Une vision globale pour des bénéfices partagés

En France (et en Europe), les RPS et les TMS sont les deux premiers problèmes de santé au travail, générant des absences et arrêts souvent plus longs que d’autres troubles de santé, entraînant souffrance, processus longs de guérison, inaptitudes et pertes d’emplois (sans parler du coût pour les entreprises et la société).
Ces souffrances peuvent être évitées.
Les démarches de prévention des RPS – souvent mise en œuvre avec le soutien de psychologues – et celles des TMS – plutôt pilotées par des ergonomes – existent mais sont souvent mises en œuvre en parallèle les unes des autres.
Pour éviter le gâchis humain, de nombreux travaux de recherche, organisés en France (INRS et ANACT) et en Europe (Agence européenne pour la santé et la sécurité au travail) dressent le constat qu’il est possible et nécessaire d’agir de concert sur les deux types de troubles, certes différents, mais liés entre eux et se renforçant dans leurs conséquences négatives.
Une démarche globale de prévention aurait en outre pour avantage une économie d’actions et de moyens, une vision plus globale et complexe du travail réel, et donc des bénéfices positifs pour les employés comme pour les organisations. En somme, une vraie démarche d’amélioration du bien-être au travail.

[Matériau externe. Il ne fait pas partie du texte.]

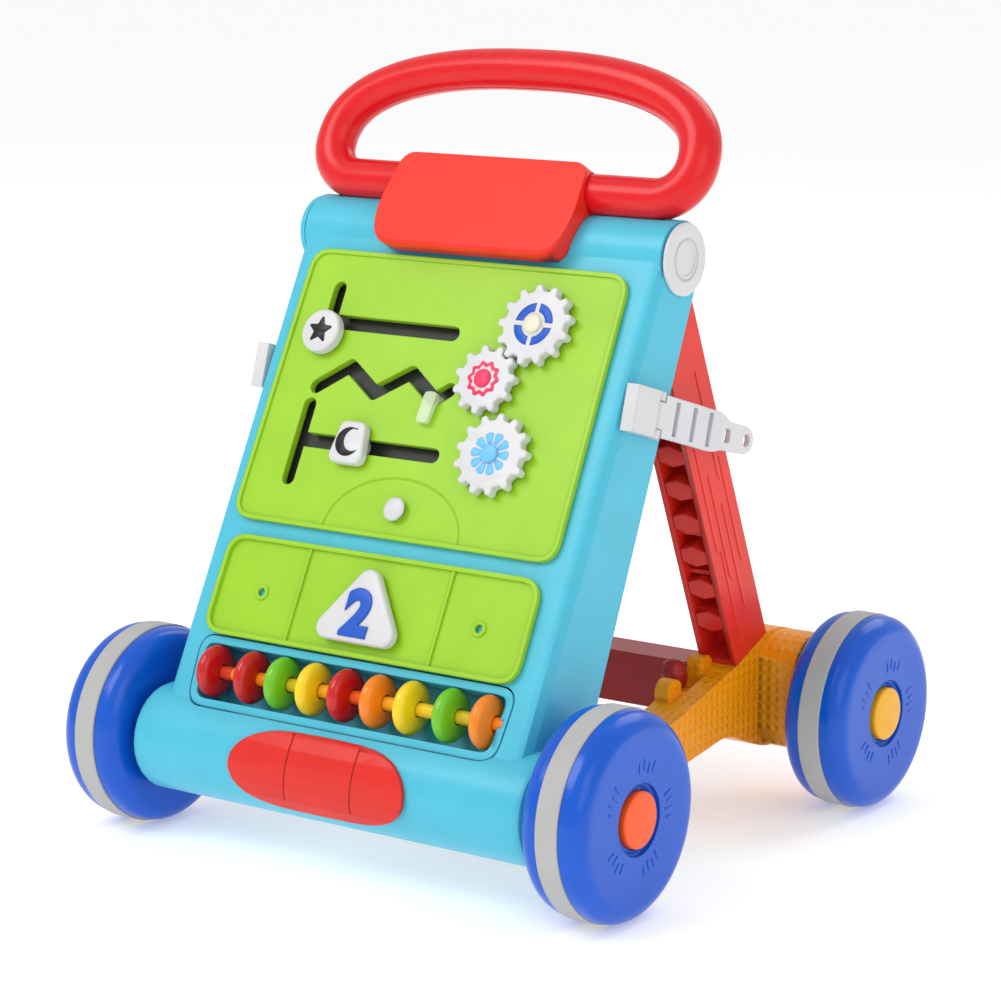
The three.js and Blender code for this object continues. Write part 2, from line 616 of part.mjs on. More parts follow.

Les RPS, les TMS et les nouvelles formes (digitales) du travail

L’usage croissant des technologies digitales dans le travail, dont les spécialistes prédisent la progression, est en train de modifier en profondeur certains emplois et modes de travail en mêlant intimement facteurs de risque de TMS et de RPS.
D’un côté, l’usage de robots (ou de Co-bots) ou encore d’exosquelettes devrait diminuer les tâches répétitives, intenses et de manutention de charges lourdes, génératrices de TMS. De l’autre côté, les contraintes psychosociales devraient évoluer, avec des pressions temporelles accrues et une surveillance permanente (comme le préfigurent déjà le travail en coulisse des employés des Drive ou des entrepôts de e-commerce) et qui devraient se développer avec l’usage croissant d’algorithmes et de l’intelligence artificielle pour optimiser les flux.
Pour d’autres employés, le recours accru au télétravail ou le développement de postes de surveillance via un écran risquent d’augmenter les positions contraintes, assises et statiques, mais aussi la sédentarité (du fait d’un manque général d’exercice physique) pouvant renforcer certains facteurs personnels comme le surpoids, l’obésité ou le diabète qui entrent en compte dans la survenue des TMS.
Il faudra donc être vigilant pour accompagner les nouvelles formes de travail qui se développent autour des nouvelles technologies et inventer les dispositifs de prévention de protection permettant d’éviter leurs effets délétères pour la santé physique et mentale.